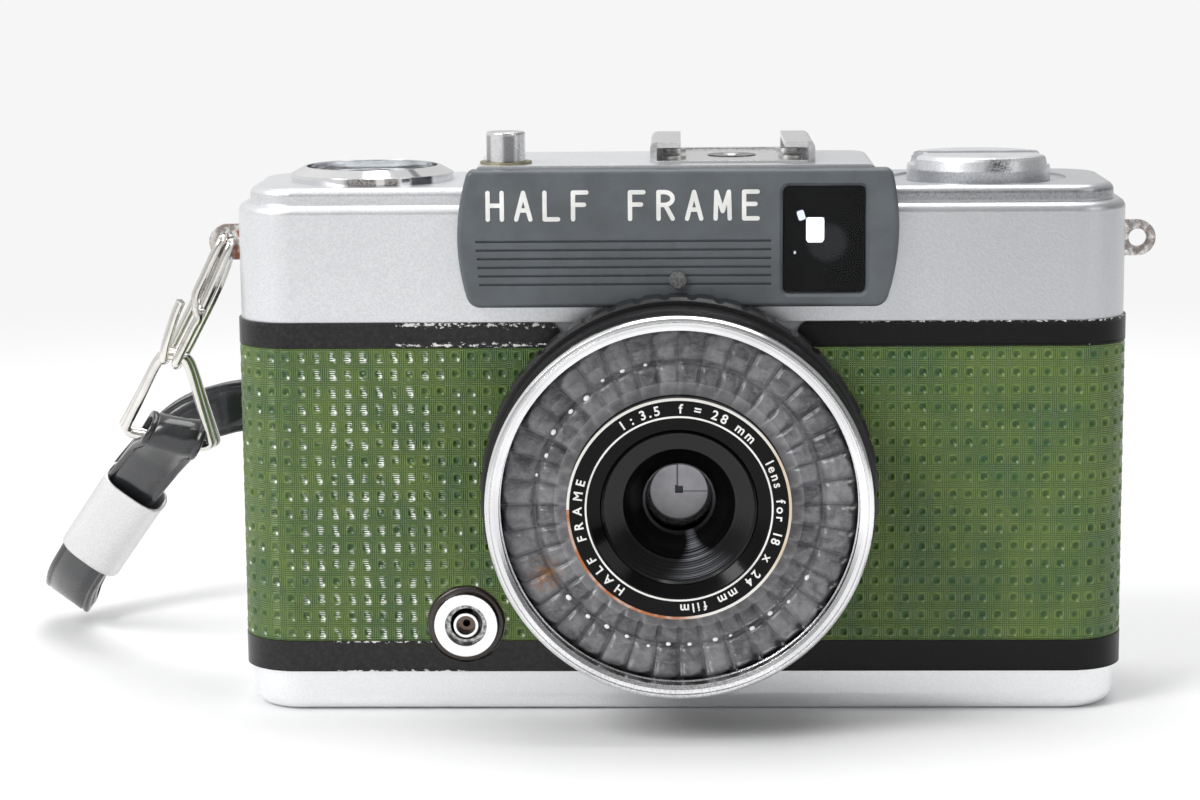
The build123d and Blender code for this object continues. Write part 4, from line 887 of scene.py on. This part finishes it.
def glints():
    """Small bright tips near the meeting line of the two rows of facets: beads coloured white as painted
    glints.
    """
    verts, faces = [], []
    for k in range(FACETS):
        degrees = 360 * (k + 0.5) / FACETS
        if not (95 < degrees < 175 or 215 < degrees < 330):
            continue
        a = math.radians(degrees + random.uniform(-1.5, 1.5))
        r = BEAD_R + random.uniform(-0.25, 0.5)
        centre = np.array((LENS[0] + r * math.cos(a), BEAD_Y, LENS[1] + r * math.sin(a)))
        out = np.array((math.cos(a), 0.0, math.sin(a)))
        round_ = np.array((-math.sin(a), 0.0, math.cos(a)))
        base = len(verts)
        size = random.uniform(0.16, 0.32)
        for i in range(5):
            lift = math.sin(i / 4 * math.pi / 2)
            rad = math.cos(i / 4 * math.pi / 2)
            for j in range(12):
                b = 2 * math.pi * j / 12
                p = centre + size * rad * math.cos(b) * out + 1.3 * size * rad * math.sin(b) * round_
                verts.append(p + np.array((0.0, -0.2 * lift, 0.0)))
        for f in grid_faces(5, 12, close_cols=True):
            faces.append(tuple(base + i for i in f))
    piece("cell_glint_beads", verts, faces, "clear_plastic", material=SLOTS["cell_grey"],
          vectors={"facet": [(0.6, 0.0, 1.0)] * len(verts)})


glints()


# ------------------------------------------------------------------ rings and lettering
def circle(centre, r, y, count):
    """Corners round an axis that runs from front to back."""
    turns = [2 * math.pi * j / count for j in range(count)]
    return [(centre[0] + r * math.cos(a), y, centre[1] + r * math.sin(a)) for a in turns]


def flat_ring(name, r0, r1, y, finish, lift=0.05):
    verts, count = [], 192
    for r, dy in ((r0, lift), (r0, 0.0), (r1, 0.0), (r1, lift)):
        verts += circle(LENS, r, y + dy, count)
    piece(name, verts, grid_faces(4, count, close_cols=True), "black_metal", smooth=False, material=finish)


flat_ring("name_ring_inner_line", 11.02, 11.24, -29.46, WHITE_PAINT)
flat_ring("name_ring_outer_line", 13.10, 13.42, -29.56, COPPER_LINE, lift=0.25)


TEXT_R, TEXT_Y = 12.17, -29.49


def glyph(character, height):
    """Flat outline of one character as (verts, faces, advance), from the built-in typeface."""
    curve = bpy.data.curves.new("glyph", "FONT")
    curve.body = character
    curve.size = height / 0.73
    curve.extrude = 0.03
    curve.resolution_u = 4
    curve.offset = 0.028 * height
    holder = add("glyph", curve)
    bpy.context.view_layer.update()
    mesh = bpy.data.meshes.new_from_object(holder)
    verts = [tuple(v.co) for v in mesh.vertices]
    faces = [tuple(p.vertices) for p in mesh.polygons]
    bpy.data.objects.remove(holder)
    bpy.data.curves.remove(curve)
    bpy.data.meshes.remove(mesh)
    wide = max((v[0] for v in verts), default=0.0)
    return verts, faces, wide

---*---

**Written exercise:** Output the listing above exactly as it appears.

**Result of the exercise:**
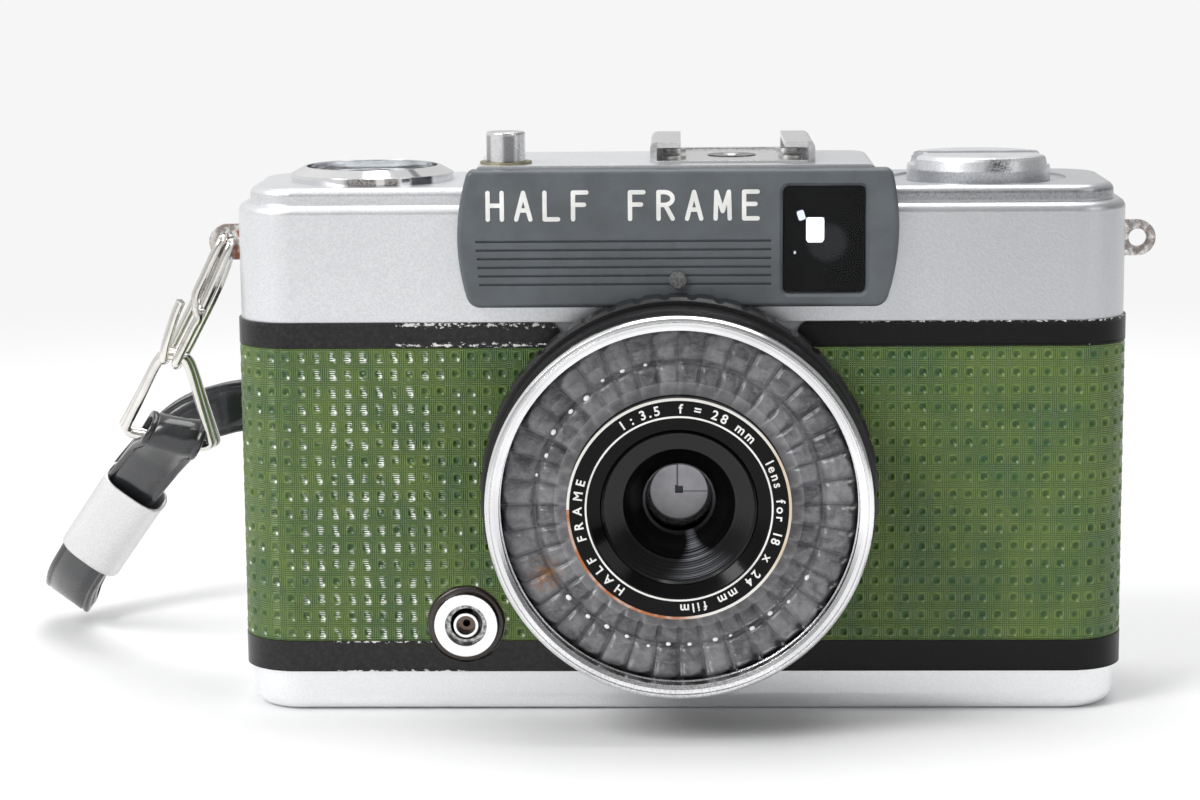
The build123d and Blender code for this object continues. Write part 4, from line 887 of scene.py on. This part finishes it.
def glints():
    """Small bright tips near the meeting line of the two rows of facets: beads coloured white as painted
    glints.
    """
    verts, faces = [], []
    for k in range(FACETS):
        degrees = 360 * (k + 0.5) / FACETS
        if not (95 < degrees < 175 or 215 < degrees < 330):
            continue
        a = math.radians(degrees + random.uniform(-1.5, 1.5))
        r = BEAD_R + random.uniform(-0.25, 0.5)
        centre = np.array((LENS[0] + r * math.cos(a), BEAD_Y, LENS[1] + r * math.sin(a)))
        out = np.array((math.cos(a), 0.0, math.sin(a)))
        round_ = np.array((-math.sin(a), 0.0, math.cos(a)))
        base = len(verts)
        size = random.uniform(0.16, 0.32)
        for i in range(5):
            lift = math.sin(i / 4 * math.pi / 2)
            rad = math.cos(i / 4 * math.pi / 2)
            for j in range(12):
                b = 2 * math.pi * j / 12
                p = centre + size * rad * math.cos(b) * out + 1.3 * size * rad * math.sin(b) * round_
                verts.append(p + np.array((0.0, -0.2 * lift, 0.0)))
        for f in grid_faces(5, 12, close_cols=True):
            faces.append(tuple(base + i for i in f))
    piece("cell_glint_beads", verts, faces, "clear_plastic", material=SLOTS["cell_grey"],
          vectors={"facet": [(0.6, 0.0, 1.0)] * len(verts)})


glints()


# ------------------------------------------------------------------ rings and lettering
def circle(centre, r, y, count):
    """Corners round an axis that runs from front to back."""
    turns = [2 * math.pi * j / count for j in range(count)]
    return [(centre[0] + r * math.cos(a), y, centre[1] + r * math.sin(a)) for a in turns]


def flat_ring(name, r0, r1, y, finish, lift=0.05):
    verts, count = [], 192
    for r, dy in ((r0, lift), (r0, 0.0), (r1, 0.0), (r1, lift)):
        verts += circle(LENS, r, y + dy, count)
    piece(name, verts, grid_faces(4, count, close_cols=True), "black_metal", smooth=False, material=finish)


flat_ring("name_ring_inner_line", 11.02, 11.24, -29.46, WHITE_PAINT)
flat_ring("name_ring_outer_line", 13.10, 13.42, -29.56, COPPER_LINE, lift=0.25)


TEXT_R, TEXT_Y = 12.17, -29.49


def glyph(character, height):
    """Flat outline of one character as (verts, faces, advance), from the built-in typeface."""
    curve = bpy.data.curves.new("glyph", "FONT")
    curve.body = character
    curve.size = height / 0.73
    curve.extrude = 0.03
    curve.resolution_u = 4
    curve.offset = 0.028 * height
    holder = add("glyph", curve)
    bpy.context.view_layer.update()
    mesh = bpy.data.meshes.new_from_object(holder)
    verts = [tuple(v.co) for v in mesh.vertices]
    faces = [tuple(p.vertices) for p in mesh.polygons]
    bpy.data.objects.remove(holder)
    bpy.data.curves.remove(curve)
    bpy.data.meshes.remove(mesh)
    wide = max((v[0] for v in verts), default=0.0)
    return verts, faces, wide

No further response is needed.